The Antidote For Sheer Exhaustion: Sabbath Surrender

Yesterday was one of those days when I didn't really stop moving until I fell into bed at the end of the evening.  And when I did, I fell asleep almost as quickly as my head hit the pillow.  

We're in the middle of preparing for my son's wedding at the end of this week, and there was a long list of things that needed doing before wedding guests and family started to arrive. 

You don't know how tired you are sometimes until you stop.  

I would classify the kind of tired I was last night as a good kind of tired.  I was at the church early in the morning, preached two services, did yard work, loads of laundry, prepared bedrooms for guests, ran errands, cleaned, entertained guests for dinner... 

It was a good day filled with good work done without experiencing what I have come to call the Tyranny of the Urgent.  

But there are days when I'm tired because I allowed myself to become over-scheduled, over-stressed, not well-rested, and generally overwhelmed by busyness.  

The culture within which we live and move is permeated with busyness.  We wear our busyness like a badge of honor--always ready to one-up one another with how many things we can fit into our weekly calendars.  

I read this quote from Walter Brueggeman today in my daily readings:   
Exhaustion comes from the demand that we be, in some measure, other than we truly are; such an alienation requires too much energy to navigate. 
The antidote for this kind of perpetual exhaustion of mind, body, and spirit is what I would call  Sabbath Surrender.  

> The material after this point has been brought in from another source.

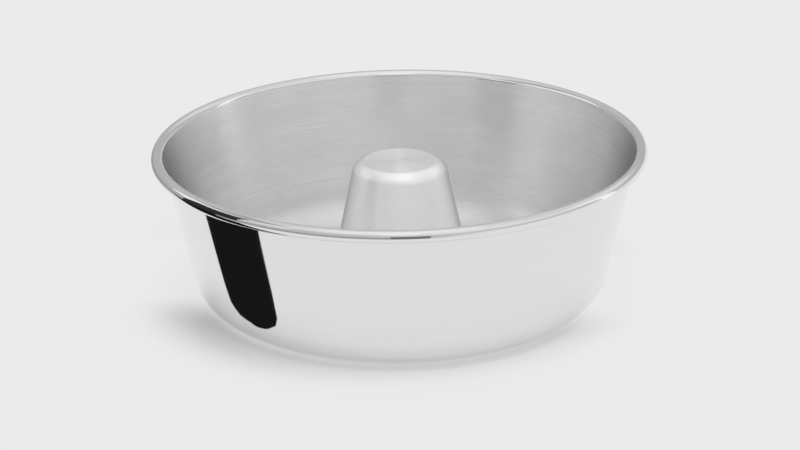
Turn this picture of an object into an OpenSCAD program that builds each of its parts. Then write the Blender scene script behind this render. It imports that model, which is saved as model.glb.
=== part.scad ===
// Ring cake pan: a flared sheet body with a wired, rolled rim, and a closed centre cone that is
// folded and turned over through the raised middle of the floor. Every section is a sheet of one
// thickness, drawn as a path of straight runs and bends and then turned about the Z axis.
// The pan stands on z = 0 and Z is its axis.

/* [Rim] */
// Diameter over the rolled rim
rim_d = 260; // [220:1:320]
// Height from the table to the top of the rim
pan_h = 84; // [70:1:110]
// Thickness across the rolled bead
bead_d = 6.5; // [5.5:0.1:8]
// How far the rim's sheet rolls round the wire, in degrees
roll_turn = 300; // [270:1:305]
// Room between the wire and the rolled sheet
wire_room = 0.05; // [0.02:0.01:0.1]
// Gap between the butted ends of the wire ring
wire_gap = 1.5; // [0.5:0.1:4]

/* [Body] */
// Thickness of the body's sheet
body_t = 1.2; // [0.8:0.1:1.4]
// Lean of the wall from upright, in degrees
wall_lean = 12.3; // [8:0.1:16]
// Outside radius of the corner between the floor and the wall
corner_r = 21; // [12:1:28]
// Height of the raised middle of the floor above the table
middle_lift = 3.4; // [2.6:0.1:5]
// Radius at which the raised middle starts to drop to the floor
middle_r = 47; // [45:1:50]
// Slope of the step round the raised middle, in degrees
step_slope = 45; // [30:1:60]
// Radius of the step's two bends, at mid sheet
step_bend_r = 2.5; // [1.5:0.1:2.6]

/* [Cone] */
// Thickness of the cone's sheet
cone_t = 1; // [0.8:0.1:1.1]
// Height of the cone's flat top above the table
cone_h = 74.5; // [55:0.5:80]
// Diameter of the turned disc on the cone's top
cone_top_d = 38.8; // [30:0.1:44]
// Outside radius of the cone's shoulder
shoulder_r = 6.8; // [5:0.1:9]
// Depth turned off the crown to leave the flat disc
facing_cut = 0.08; // [0.02:0.01:0.15]
// Lean of the cone's side from upright, in degrees
cone_lean = 12.3; // [10:0.1:13]
// Radius of the bend between the cone's side and its foot, at mid sheet
foot_bend_r = 2; // [1.5:0.1:2.5]
// Width of the flat run from the foot bend out to the fold above the floor
foot_run_w = 0.6; // [0.3:0.1:1.5]
// Width of the sheet folded back onto the floor
upper_fold_w = 2; // [1.6:0.1:3]
// Width of the sheet turned over beneath the floor
lower_fold_w = 3; // [2:0.1:4]
// Gap between the cut edge of the floor's hole and the cone's fold
hole_room = 0.05; // [0.02:0.01:0.1]

/* [Sheet] */
// How much of the sheet is drawn away from each face of a bend
bend_thinning = 0.01; // [0.005:0.005:0.05]

/* [Hidden] */
$fn = 144;

// Rim: centre of the bead's section, and the radii at mid sheet and of the wire
rim_r = rim_d / 2;
bead_r = bead_d / 2;
bead_x = rim_r - bead_r;
bead_z = pan_h - bead_r;
roll_r = bead_r - body_t / 2 + bend_thinning;
wire_r = bead_r - body_t - wire_room;
wire_gap_turn = wire_gap / bead_x * 180 / PI;

// Body: the wall's top at mid sheet, where the roll starts, and the wall's foot on the corner
wall_turn = 90 - wall_lean;
corner_mid_r = corner_r - body_t / 2;
wall_top_x = bead_x - roll_r * cos(wall_lean);
wall_top_z = bead_z + roll_r * sin(wall_lean);
wall_foot_z = body_t / 2 + corner_mid_r * (1 - cos(wall_turn));
wall_len = (wall_top_z - wall_foot_z) / cos(wall_lean);
wall_foot_x = wall_top_x - wall_len * sin(wall_lean);
floor_end_x = wall_foot_x - corner_mid_r * sin(wall_turn);
// Body: the step round the raised middle
step_drop = middle_lift - 2 * step_bend_r * (1 - cos(step_slope));
step_len = step_drop / sin(step_slope);
step_w = 2 * step_bend_r * sin(step_slope) + step_len * cos(step_slope);

// Cone: the crown before facing, and the shoulder's start and end at mid sheet
side_turn = 90 - cone_lean;
shoulder_mid_r = shoulder_r - cone_t / 2;
crown_z = cone_h + facing_cut;
crown_edge_turn = acos(1 - facing_cut / shoulder_r);
crown_x = cone_top_d / 2 - shoulder_r * sin(crown_edge_turn);
side_top_x = crown_x + shoulder_mid_r * sin(side_turn);
side_top_z = crown_z - shoulder_r + shoulder_mid_r * cos(side_turn);
// Cone: the foot, from the floor's top upwards
fold_r = 0.4 * (body_t + cone_t);
neck_len = body_t + cone_t - 2 * fold_r;
folded_run_z = middle_lift + body_t + cone_t / 2;
foot_run_z = folded_run_z + 2 * fold_r;
side_foot_z = foot_run_z + foot_bend_r * (1 - cos(side_turn));
side_len = (side_top_z - side_foot_z) / cos(cone_lean);
side_foot_x = side_top_x + side_len * sin(cone_lean);
foot_run_x = side_foot_x + foot_bend_r * sin(side_turn);
fold_start_x = foot_run_x + foot_run_w - upper_fold_w;
// Body: the hole in the floor clears the bends at the cone's neck
hole_x = fold_start_x + hole_room;

// A path step is [kind, size, turn]: a straight run of a length, or a bend of a mid-sheet radius
// through a signed angle, positive to the left. The steps follow each other in one heading.
module sheet_path(steps, t, i = 0) {
  if (i < len(steps)) {
    if (steps[i][0] == "run") {
      translate([0, -t / 2])
        square([steps[i][1], t]);
      translate([steps[i][1], 0])
        sheet_path(steps, t, i + 1);
    } else {
      centre_y = sign(steps[i][2]) * steps[i][1];
      bend(steps[i][1], steps[i][2], t);
      translate([0, centre_y])
        rotate(steps[i][2])
          translate([0, -centre_y])
            sheet_path(steps, t, i + 1);
    }
  }
}

// A ring sector that starts at the origin heading along +X, with its centre on the side it turns to
module bend(r, turn, t) {
  reach = r + t;
  translate([0, sign(turn) * r])
    intersection() {
      difference() {
        circle(r = r + t / 2 - bend_thinning);
        circle(r = r - t / 2 + bend_thinning);
      }
      if (abs(turn) > 180) {
        half_plane(reach);
        rotate(turn)
          mirror([1, 0])
            half_plane(reach);
      } else {
        intersection() {
          half_plane(reach);
          rotate(turn)
            mirror([1, 0])
              half_plane(reach);
        }
      }
    }
}

// What lies ahead of the Y axis, out to a reach
module half_plane(reach) {
  translate([0, -reach])
    square([reach, 2 * reach]);
}

// Body: from the cut edge of the floor's hole out to the free edge of the rolled rim
module pan_body() {
  steps = [
    ["run", middle_r - hole_x],
    ["bend", step_bend_r, -step_slope],
    ["run", step_len],
    ["bend", step_bend_r, step_slope],
    ["run", floor_end_x - middle_r - step_w],
    ["bend", corner_mid_r, wall_turn],
    ["run", wall_len],
    ["bend", roll_r, -roll_turn]
  ];
  color("gainsboro")
    rotate_extrude()
      translate([hole_x, middle_lift + body_t / 2])
        sheet_path(steps, body_t);
}

// Wire: a ring that lies in the bead, with its ends butted
module rim_wire() {
  color("slategray")
    rotate([0, 0, wire_gap_turn / 2])
      rotate_extrude(angle = 360 - wire_gap_turn)
        translate([bead_x, bead_z])
          circle(r = wire_r);
}

// Cone: from the middle of its top down the side, folded on the floor, through the hole and
// turned over beneath
module centre_cone() {
  steps = [
    ["run", crown_x],
    ["bend", shoulder_mid_r, -side_turn],
    ["run", side_len],
    ["bend", foot_bend_r, side_turn],
    ["run", foot_run_w],
    ["bend", fold_r, -180],
    ["run", upper_fold_w],
    ["bend", fold_r, 90],
    ["run", neck_len],
    ["bend", fold_r, 90],
    ["run", lower_fold_w]
  ];
  color("silver")
    rotate_extrude()
      difference() {
        translate([0, crown_z - cone_t / 2])
          sheet_path(steps, cone_t);
        translate([0, cone_h])
          square([rim_r, cone_t]);
      }
}

pan_body();
rim_wire();
centre_cone();
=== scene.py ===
# Ring cake pan with a wired rim and a closed centre cone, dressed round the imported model
import math

import bmesh
import bpy
from mathutils import Matrix, Vector


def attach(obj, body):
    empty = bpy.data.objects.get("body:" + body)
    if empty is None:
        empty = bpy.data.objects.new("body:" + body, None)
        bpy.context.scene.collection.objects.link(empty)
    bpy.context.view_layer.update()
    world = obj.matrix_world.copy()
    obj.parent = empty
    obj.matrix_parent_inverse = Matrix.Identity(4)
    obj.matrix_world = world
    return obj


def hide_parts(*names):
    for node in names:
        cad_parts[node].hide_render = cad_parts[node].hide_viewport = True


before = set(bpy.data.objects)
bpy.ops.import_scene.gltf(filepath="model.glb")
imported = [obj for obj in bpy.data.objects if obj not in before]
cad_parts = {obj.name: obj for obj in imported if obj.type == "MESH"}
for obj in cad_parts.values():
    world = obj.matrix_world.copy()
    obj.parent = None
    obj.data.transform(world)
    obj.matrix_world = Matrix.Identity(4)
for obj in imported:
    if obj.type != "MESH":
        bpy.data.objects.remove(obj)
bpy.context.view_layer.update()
mm = 0.001
turnSteps = 288  # steps of each full turn about Z
bendStep = 5  # degrees of each step round a bend
weldWidth = 1e-4  # points this near each other, in millimetres, become one
axisWidth = 1e-3  # points this near the Z axis, in millimetres, are on it

bodySheet = {
    "thickness": 1.2,
    "rimRadius": 130.0,
    "height": 84.0,
    "beadRadius": 3.25,
    "wallLean": 12.3,  # degrees from upright
    "cornerRadius": 21.0,  # outside
    "rollTurn": 300.0,  # degrees of sheet round the wire
    "holeRadius": 38.353,
    "middleRadius": 47.0,
    "middleLift": 3.4,
    "stepSlope": 45.0,
    "stepBend": 2.5,
    "edgeRound": 0.25,
    "polishBelow": 0.3,  # how far below the start of the roll the bead's polish reaches
    "polishBeyond": 0.9,  # and how far out from it all faces are polished
    "flatFrom": 0.999,  # share of a face's normal that points down where it is flat
    "sharpAngle": 28.0,  # degrees between faces from which an edge is shaded sharp
}
coneSheet = {
    "thickness": 1.0,
    "height": 74.5,
    "topRadius": 19.4,
    "shoulderRadius": 6.8,  # outside
    "facingCut": 0.08,
    "sideLean": 12.3,
    "footBend": 2.0,
    "footRun": 0.6,
    "upperFold": 2.0,
    "lowerFold": 3.0,
    "foldShare": 0.4,  # mid-sheet radius of the folds over the two sheets' thickness
    "edgeRound": 0.25,
    "discDepth": 0.1,  # the faced disc's faces lie within this of the top
    "flatFrom": 0.9999,
    "sharpAngle": 6.0,
}


# A strip of sheet in the XZ plane that follows runs and bends, as the sheet is formed
def layStrip(bm, startX, startZ, steps, thickness):
    half = thickness / 2
    lead = [bm.verts.new((startX, 0, startZ - half)), bm.verts.new((startX, 0, startZ + half))]
    edge = bm.edges.new(lead)
    centre = Vector((startX, 0, startZ))
    heading = 0.0
    for kind, size, turn in steps:
        along = Vector((math.cos(heading), 0, math.sin(heading)))
        if kind == "run":
            grown = bmesh.ops.extrude_edge_only(bm, edges=[edge])["geom"]
            edge = [g for g in grown if isinstance(g, bmesh.types.BMEdge)][0]
            bmesh.ops.translate(bm, verts=edge.verts, vec=along * size)
            centre += along * size
        else:
            side = Vector((-along.z, 0, along.x)) * math.copysign(size, turn)
            hub = centre + side
            angle = math.radians(turn)
            spun = bmesh.ops.spin(
                bm,
                geom=[edge] + list(edge.verts),
                cent=hub,
                axis=(0, -1, 0),
                angle=angle,
                steps=max(2, round(abs(turn) / bendStep)),
                use_merge=False,
            )["geom_last"]
            edge = [g for g in spun if isinstance(g, bmesh.types.BMEdge)][0]
            centre = hub + Matrix.Rotation(angle, 3, (0, -1, 0)) @ (centre - hub)
            heading += angle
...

Keeping the Sabbath for the ancient Hebrew people was a reminder that they were no longer slaves to perpetuating materialistic systems that de-humanized them and rendered them utterly exhausted.  

When we are able to surrender ourselves to the rhythms of work and rest that we see outlined in Scripture, we discover new energies to do good work, to let go of the need to appear capable because of our over-full calendar, and to be the people God means for us to be.  

May you find the courage to experience Sabbath Surrender today and every day forward.  And may the grace and peace of our Lord Jesus Christ be with you now and always. Amen.